The Importance of Mutations

Mutations are both the sustainer of life and the cause of great suffering. On the one hand, mutation is the source of all genetic variation, the raw material of evolution. Without mutations and the variation that they generate, organisms could not adapt to changing environments and would risk extinction. On the other hand, most mutations have detrimental effects, and mutation is the source of many human diseases and disorders.

Much of genetics focuses on how variants produced by mutation are inherited; genetic crosses are meaningless if all individuals are identically homozygous for the same alleles. Mutations serve as important tools of genetic analysis; the solution to almost any genetic problem begins with a good set of mutants. Much of Gregor Mendel's success in unraveling the principles of inheritance can be traced to his use of carefully selected variants of the garden pea; similarly, Thomas Hunt Morgan and his students discovered many basic principles of genetics by analyzing mutant fruit flies (< Figure 17.1).
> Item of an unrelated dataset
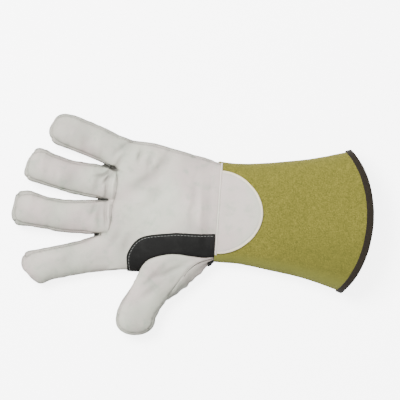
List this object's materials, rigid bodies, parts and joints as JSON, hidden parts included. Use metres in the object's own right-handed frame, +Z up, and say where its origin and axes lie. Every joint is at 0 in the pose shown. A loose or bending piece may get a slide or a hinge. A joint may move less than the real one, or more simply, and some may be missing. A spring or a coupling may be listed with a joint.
{
  "type": "welding glove",
  "caption": "Left-hand TIG welding glove lying palm up, with a flared gauntlet cuff, set-in finger fronts, separate thumb, wrist patch and a reinforced thumb opening.",
  "frame": {"origin": "centre of the bounding box at its bottom, where the glove lies on the floor", "axes": "+X from the fingertips towards the cuff's opening, +Y towards the little finger's side, +Z up from the back of the hand to the palm"},
  "size_m": [0.3586, 0.2162, 0.0492],
  "materials": {
    "grain_leather": "smooth white grain leather, satin",
    "black_leather": "matt black",
    "suede": "split leather, olive yellow, matt",
    "binding": "dark brown tape, matt"
  },
  "bodies": {
    "root": {"palm": "grain_leather", "finger_fronts": "grain_leather", "hand_back": "grain_leather", "side_little_ring": "grain_leather", "side_ring_middle": "grain_leather", "side_middle_index": "grain_leather", "thumb_front": "grain_leather", "thumb_back": "grain_leather", "thumb_strap": "black_leather", "wrist_welt": "grain_leather", "wrist_patch": "grain_leather", "cuff": "suede", "cuff_binding": "binding"}
  },
  "joints": []
}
Mutations are also useful for probing fundamental biological processes. Finding mutations that affect different components of a biological system and studying their effects can often lead to an understanding of the system. This method, referred to as genetic dissection, is analogous to figuring out how an automobile works by breaking different parts of a car and observing the effects—for example, smash the radiator and the engine overheats, revealing that the radiator cools the engine. The disruption of function in individual organisms bearing particular mutations likewise can be a source of insight into biological processes. For example, geneticists have begun to unravel the molecular details of development by studying mutations that interrupt various embryonic stages in Drosophila (see Chapter 21). Although this method of breaking "parts" to determine their function might seem like a crude approach to understanding a system, it is actually very powerful and has been used extensively in biochemistry, developmental biology, physiology, and behavioral science (but this method is not recommended for learning how your car works).